**Dataset extract**

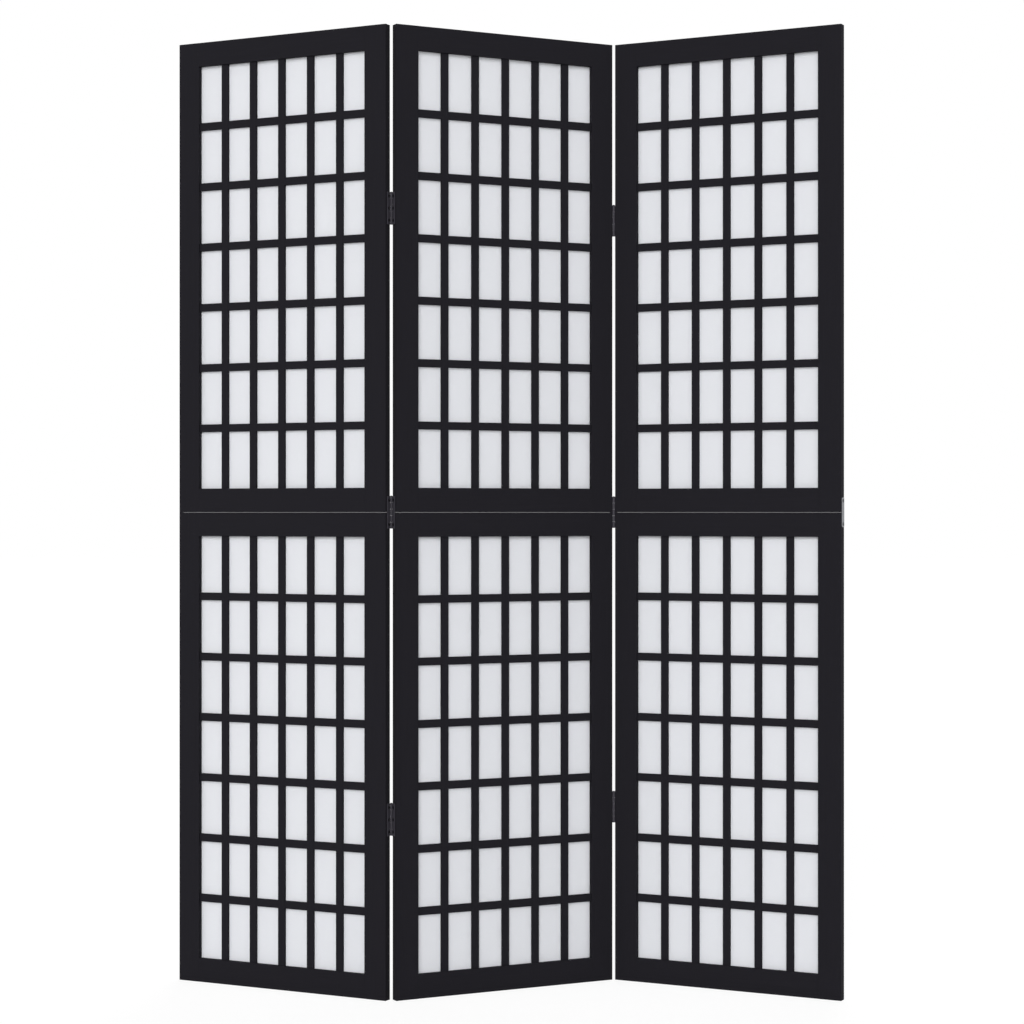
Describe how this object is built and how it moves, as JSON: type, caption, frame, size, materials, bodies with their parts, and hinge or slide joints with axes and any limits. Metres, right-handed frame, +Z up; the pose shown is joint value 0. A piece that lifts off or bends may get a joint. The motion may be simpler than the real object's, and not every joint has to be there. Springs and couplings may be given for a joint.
{
  "type": "folding screen",
  "caption": "Folding paper screen of lattice panels in a black frame, hinged to stand in a zig-zag.",
  "frame": {"origin": "on the floor, in the middle of the standing screen's box and under the middle of the centre panel", "axes": "+X to the right seen from the front, +Y from front to back, +Z up"},
  "size_m": [1.1492, 0.2056, 1.65],
  "materials": {
    "black_lacquer": "satin black lacquer on softwood",
    "shoji_paper": "matt translucent fibre paper",
    "hinge_steel": "satin black coated steel",
    "zinc_plate": "bright zinc plated steel"
  },
  "bodies": {
    "centre_panel": {"centre_lower_left_stile": "black_lacquer", "centre_lower_right_stile": "black_lacquer", "centre_lower_foot_rail": "black_lacquer", "centre_lower_head_rail": "black_lacquer", "centre_lower_lattice": "black_lacquer", "centre_lower_paper": "shoji_paper", "centre_upper_left_stile": "black_lacquer", "centre_upper_right_stile": "black_lacquer", "centre_upper_foot_rail": "black_lacquer", "centre_upper_head_rail": "black_lacquer", "centre_upper_lattice": "black_lacquer", "centre_upper_paper": "shoji_paper", "left_crease_lower_centre_leaf": "hinge_steel", "left_crease_lower_pin": "hinge_steel", "left_crease_middle_centre_leaf": "hinge_steel", "left_crease_middle_pin": "hinge_steel", "left_crease_upper_centre_leaf": "hinge_steel", "left_crease_upper_pin": "hinge_steel", "right_crease_lower_centre_leaf": "hinge_steel", "right_crease_lower_pin": "hinge_steel", "right_crease_middle_centre_leaf": "hinge_steel", "right_crease_middle_pin": "hinge_steel", "right_crease_upper_centre_leaf": "hinge_steel", "right_crease_upper_pin": "hinge_steel"},
    "left_panel": {"left_lower_left_stile": "black_lacquer", "left_lower_right_stile": "black_lacquer", "left_lower_foot_rail": "black_lacquer", "left_lower_head_rail": "black_lacquer", "left_lower_lattice": "black_lacquer", "left_lower_paper": "shoji_paper", "left_upper_left_stile": "black_lacquer", "left_upper_right_stile": "black_lacquer", "left_upper_foot_rail": "black_lacquer", "left_upper_head_rail": "black_lacquer", "left_upper_lattice": "black_lacquer", "left_upper_paper": "shoji_paper", "left_crease_lower_outer_leaf": "hinge_steel", "left_crease_middle_outer_leaf": "hinge_steel", "left_crease_upper_outer_leaf": "hinge_steel", "left_mending_plate": "zinc_plate"},
    "right_panel": {"right_lower_left_stile": "black_lacquer", "right_lower_right_stile": "black_lacquer", "right_lower_foot_rail": "black_lacquer", "right_lower_head_rail": "black_lacquer", "right_lower_lattice": "black_lacquer", "right_lower_paper": "shoji_paper", "right_upper_left_stile": "black_lacquer", "right_upper_right_stile": "black_lacquer", "right_upper_foot_rail": "black_lacquer", "right_upper_head_rail": "black_lacquer", "right_upper_lattice": "black_lacquer", "right_upper_paper": "shoji_paper", "right_crease_lower_outer_leaf": "hinge_steel", "right_crease_middle_outer_leaf": "hinge_steel", "right_crease_upper_outer_leaf": "hinge_steel", "right_mending_plate": "zinc_plate"}
  },
  "joints": [
    {"name": "left_fold", "type": "hinge", "parent": "centre_panel", "child": "left_panel", "pos_m": [-0.19226, -0.09017, 0.825], "axis": [0, 0, 1], "range_deg": [-125.4, 54.6]},
    {"name": "right_fold", "type": "hinge", "parent": "centre_panel", "child": "right_panel", "pos_m": [0.19226, 0.09017, 0.825], "axis": [0, 0, 1], "range_deg": [-125.4, 54.6]}
  ]
}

**Exercise description**
From the data above, count the lines where "caption" occurs and give that figure and nothing else.

**Exercise answer**
2